The new rates for the usage of mobile internet are introduced on September 5th and are applicable to all new customers and existing customers that roll over their contract.
Marco Visser, who is responsible for the Dutch consumer market within KPN, stated on Tuesday that the company will also reduce the discounts on smartphones.
I can imagine that KPN takes this measures to save something of their earnings model. But both solutions – raising the price of their mobile services and raising the price of the smartphones that are sold– seem to be doomed.
Concerning the sale of smarthphones: only for the Apple iPhones, I see a possibility to increase the prices, as these are sold exclusively by the large mobile providers, via their flagship stores.

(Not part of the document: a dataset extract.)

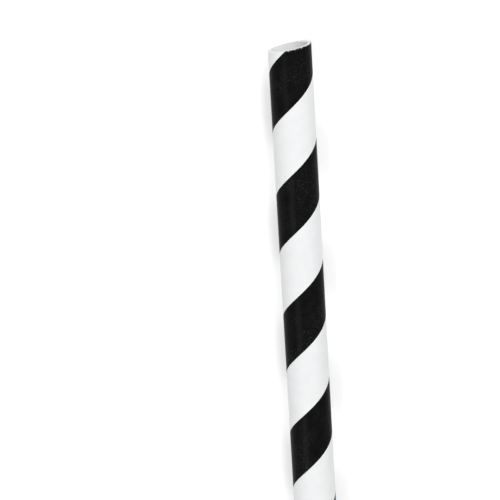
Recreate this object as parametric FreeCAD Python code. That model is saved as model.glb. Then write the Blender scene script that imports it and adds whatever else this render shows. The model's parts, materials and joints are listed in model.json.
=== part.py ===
import FreeCAD, Part
import math
import os

# A paper drinking straw, lying on its side with its mouth towards +X.
# Strips of paper are wound in a spiral and glued into one wall. The outermost strip is printed black
# along one side of its width, so the straw shows one black spiral band and one white one.
# Each shape is made upright, mouth down at the origin, and is laid on its side at the end.

Vector = FreeCAD.Vector

# Driving dimensions, in millimetres and degrees
straw_length = 197.0        # from the far end to the tip of the mouth
outside_diameter = 6.0
plain_plies = 0.36          # thickness of the unprinted strips under the outermost one
printed_ply = 0.12          # thickness of the outermost strip
strip_width = 12.6          # width of the outermost strip, straight across it
black_width = 6.1           # width of its black print, straight across it
seam_gap = 0.1              # left open where one turn's edge meets the next, straight across
first_black_end = 8.3       # end of the first black band, along the top line from the mouth's tip
mouth_slant = 8.0           # how far the mouth is cut away from square

# Radii of the wall
outside_radius = outside_diameter / 2
core_radius = outside_radius - printed_ply
bore_radius = core_radius - plain_plies

# The spiral: a strip that closes on itself once a turn fixes the angle at which it is wound
turn_width = strip_width + seam_gap
winding_angle = math.acos(turn_width / (math.pi * outside_diameter))
lead = turn_width / math.sin(winding_angle)
black_rise = black_width / math.sin(winding_angle)
seam_rise = seam_gap / math.sin(winding_angle)

# Where the black print starts, and the turns that a spiral needs to pass both ends of the straw
black_start = first_black_end - black_rise
turns_before_mouth = math.ceil((first_black_end + seam_rise) / lead)
turns_in_all = turns_before_mouth + math.ceil((straw_length - black_start) / lead)

# A spiral is drawn in short steps, each of them one cubic curve, which keeps every face small and simple
steps_a_turn = 20
full_turn = 2 * math.pi


def mouth_cutter():
    """A block that takes off all that lies before the slanted mouth."""
    side = 2 * outside_diameter
    block = Part.makeBox(side, side, side, Vector(-side / 2, -side / 2, -side))
    block.rotate(Vector(0, -outside_radius, 0), Vector(1, 0, 0), mouth_slant)
    return block


def cut_tube(inner_radius):
    """A tube from the given radius out to the outside of the straw, cut to length at both ends."""
    outside = Part.makeCylinder(outside_radius, straw_length)
    inside = Part.makeCylinder(inner_radius, straw_length)
    return outside.cut(inside).cut(mouth_cutter())


def spiral_point(radius, foot, step):
    """The point that a right-handed spiral reaches after so many steps from its foot."""
    angle = full_turn * step / steps_a_turn
    height = foot + lead * step / steps_a_turn
    return Vector(radius * math.cos(angle), radius * math.sin(angle), height)


def spiral_run(radius, step):
    """The way and distance in which the spiral sets out on the given step."""
    angle = full_turn * step / steps_a_turn
    run = Vector(-radius * full_turn * math.sin(angle), radius * full_turn * math.cos(angle), lead)
    return run / steps_a_turn


def spiral_edge(radius, foot, step):
    """One step of the spiral: a cubic curve that leaves and arrives along the spiral's own direction."""
    begin = spiral_point(radius, foot, step)
    end = spiral_point(radius, foot, step + 1)
    curve = Part.BezierCurve()
    curve.setPoles([begin, begin + spiral_run(radius, step) / 3, end - spiral_run(radius, step + 1) / 3, end])
    return curve.toShape()


def spiral_bar(rise):
    """A right-handed bar as wide as the rise, from the start of the black print, thicker than the ply."""
    start = black_start - turns_before_mouth * lead
    inner = core_radius - printed_ply
    outer = outside_radius + printed_ply
    corners = [(inner, start), (outer, start), (outer, start + rise), (inner, start + rise)]
    steps = turns_in_all * steps_a_turn
    faces = []
    for step in range(steps):
        edges = [spiral_edge(radius, foot, step) for radius, foot in corners]
        for edge, next_edge in zip(edges, edges[1:] + edges[:1]):
            faces.append(Part.makeRuledSurface(edge, next_edge))
    for step in (0, steps):
        rim = [spiral_point(radius, foot, step) for radius, foot in corners]
        faces.append(Part.Face(Part.makePolygon(rim + rim[:1])))
    skin = Part.makeShell(faces)
    skin.sewShape()
    return Part.makeSolid(skin)


def black_stripe():
    """The printed part of the outermost ply: a spiral ribbon let flush into the wall."""
    return cut_tube(core_radius).common(spiral_bar(black_rise))


def paper_tube():
    """The white wall, with its bore, a spiral recess for the print and the open seam beside it."""
    recess = cut_tube(core_radius).common(spiral_bar(black_rise + seam_rise))
    return cut_tube(bore_radius).cut(recess)


def lay_down(shape):
    """Turns the upright shape onto its side, mouth towards +X, resting on the ground at mid length."""
    shape.rotate(Vector(0, 0, 0), Vector(0, 1, 0), -90)
    shape.translate(Vector(straw_length / 2, 0, outside_radius))
    return shape


os.makedirs("parts", exist_ok=True)
for name, make in (("paper_tube", paper_tube), ("black_stripe", black_stripe)):
    lay_down(make()).exportStep(f"parts/{name}.step")
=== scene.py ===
import bmesh
import bpy
import json
import math
import numpy as np
from mathutils import Matrix, Vector, noise


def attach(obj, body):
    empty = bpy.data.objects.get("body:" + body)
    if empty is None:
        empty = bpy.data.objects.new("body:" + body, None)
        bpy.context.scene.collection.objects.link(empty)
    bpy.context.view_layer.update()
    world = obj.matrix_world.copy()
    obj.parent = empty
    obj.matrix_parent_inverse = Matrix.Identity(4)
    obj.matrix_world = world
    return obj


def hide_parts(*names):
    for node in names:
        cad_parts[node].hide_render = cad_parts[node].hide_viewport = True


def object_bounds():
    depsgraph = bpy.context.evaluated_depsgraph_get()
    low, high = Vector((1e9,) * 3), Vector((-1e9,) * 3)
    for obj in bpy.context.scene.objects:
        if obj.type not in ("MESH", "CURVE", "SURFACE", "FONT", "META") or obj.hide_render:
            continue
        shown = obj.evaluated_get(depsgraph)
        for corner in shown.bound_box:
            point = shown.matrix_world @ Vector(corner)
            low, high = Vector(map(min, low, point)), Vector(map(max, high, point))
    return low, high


# A paper drinking straw, lying on a white floor.
# The white wall and the black print are two meshes that stand for the two CAD nodes. Both are wound
# along the spiral, so that the edges of the print and the seam beside it run along rows of faces.
# A third mesh holds the loose fibres at the cut ends.
# A point of the straw is given by its angle, from the top towards +Y, its reach, from the tip of the
# mouth along the straw, and its radius. Sizes are in metres.

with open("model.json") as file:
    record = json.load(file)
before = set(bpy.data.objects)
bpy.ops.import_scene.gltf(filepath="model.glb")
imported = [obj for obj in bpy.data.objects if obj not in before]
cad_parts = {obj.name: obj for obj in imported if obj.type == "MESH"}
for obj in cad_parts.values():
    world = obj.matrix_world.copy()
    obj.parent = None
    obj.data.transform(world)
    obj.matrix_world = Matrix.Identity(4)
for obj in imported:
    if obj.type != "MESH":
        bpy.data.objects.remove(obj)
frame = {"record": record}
cad_low, cad_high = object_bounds()
mm = 0.001
full_turn = 2 * math.pi
half_turn = math.pi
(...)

Other popular brands like Samsung, HTC, Blackberry and Nokia are sold at every department store and obscure phone shop and both with or without a subscription. It is impossible to raise these prices, in my opinion.

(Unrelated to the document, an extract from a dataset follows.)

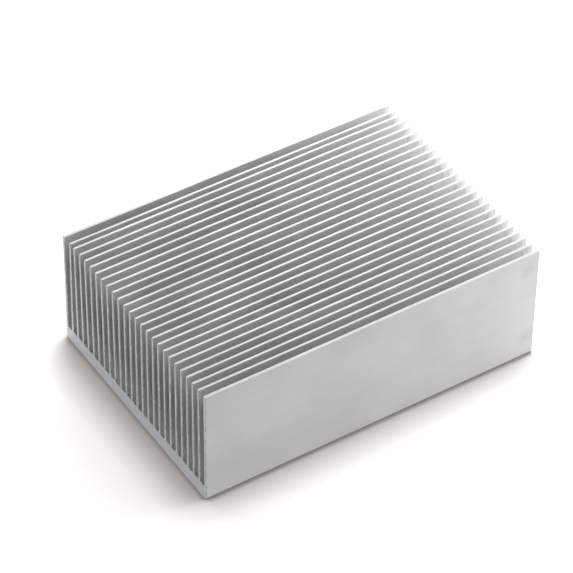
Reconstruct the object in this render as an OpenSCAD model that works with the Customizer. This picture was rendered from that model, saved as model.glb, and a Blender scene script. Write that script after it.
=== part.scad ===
// Extruded aluminium heat sink: a flat base plate that carries a comb of thin upright fins, all
// one piece of metal, with one section from end to end and both ends sawn square.
// X runs along the extrusion, Y across the fins and Z up. The origin is the centre of the base's
// flat underside. Dimensions are in millimetres.

/* [Block] */
// Length of the piece, along the fins
length = 100; // [20:1:300]
// Width over the two outer fins
width = 69.5; // [60:0.5:100]
// Height from the underside of the base to the fin tips
height = 35.5; // [15:0.5:60]

/* [Base] */
// Thickness of the plate below the gaps
base_t = 4.4; // [3:0.1:8]
// Radius of the two long lower edges
base_edge_r = 1; // [0.2:0.1:2]

/* [Fins] */
// Number of fins, the two outer ones included
fin_count = 26; // [6:1:30]
// Thickness of an inner fin at its tip
fin_t = 0.8; // [0.5:0.05:1]
// Thickness of an outer fin at its tip
outer_fin_t = 0.95; // [0.6:0.05:1.5]
// How much thicker an inner fin is at its root than at its tip
fin_taper = 0.1; // [0:0.02:0.3]
// Radius of the fillets along the roots of the fins
root_r = 0.4; // [0.1:0.05:0.6]
// Radius of the two edges along each fin tip
tip_r = 0.1; // [0.05:0.01:0.2]

/* [Hidden] */
$fn = 48;

// Every gap is the same, so the floors share what the roots of the fins leave. The outer faces of
// the block stay plumb, so an outer fin has its half of the taper on its inner side only.
gap_count = fin_count - 1;
fin_root_t = fin_t + fin_taper;
outer_root_t = outer_fin_t + fin_taper / 2;
floor_w = (width - 2 * outer_root_t - (fin_count - 2) * fin_root_t) / gap_count;
mouth_w = floor_w + fin_taper;
pitch = floor_w + fin_root_t;

// In a narrow gap the fillets stop short of meeting on the floor
fillet_r = min(root_r, 0.45 * floor_w);

// How far the gap cutters reach above the fin tips
overshoot = 1;

// Y of the middle of each gap
gap_ys = [for (i = [0 : gap_count - 1]) (i - (gap_count - 1) / 2) * pitch];

// A chain of points and its mirror image across the second axis, as one closed outline
function both_sides(half) =
    concat(half, [for (i = [len(half) - 1 : -1 : 0]) [-half[i].x, half[i].y]]);

// The same circle on both sides of the second axis
module circle_pair(x, y, r) {
    for (side = [-1, 1])
        translate([side * x, y])
            circle(r = r);
}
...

And concerning the subscription prices for mobile packages? The higher KPN´s prices get, the easier it gets for KPN´s competitors to sell mobile internet for more competitive prices, unless…
The reason for this last word ´unless´ is the long Dutch tradition of (illegal) syndication in all kind of industries. Most Dutch markets and industries are too small to really hurt your competitors without future consequences, as you will meet them again in a different situation very soon. And today´s enemy might be tomorrow´s friend and vice versa. Therefore competitors in various industries drink a good cup of coffee together and make a deal that is not written on paper.
This is the reason that I would not be surprised when T-Mobile and Vodafone in a few weeks will announce ´out of the blue´ that they also will raise the prices for mobile internet and for smartphone sales. But, please don´t call this a cartel! I also don´t do that.
But these presumed actions won´t change the fact that the time of the excess profits for the telecom companies seem to be over for good. So if you have shares in telecom companies, you might take a good look at them.
Disclaimer: don’t treat this as an investment advice, as I decline any responsibility on this advice.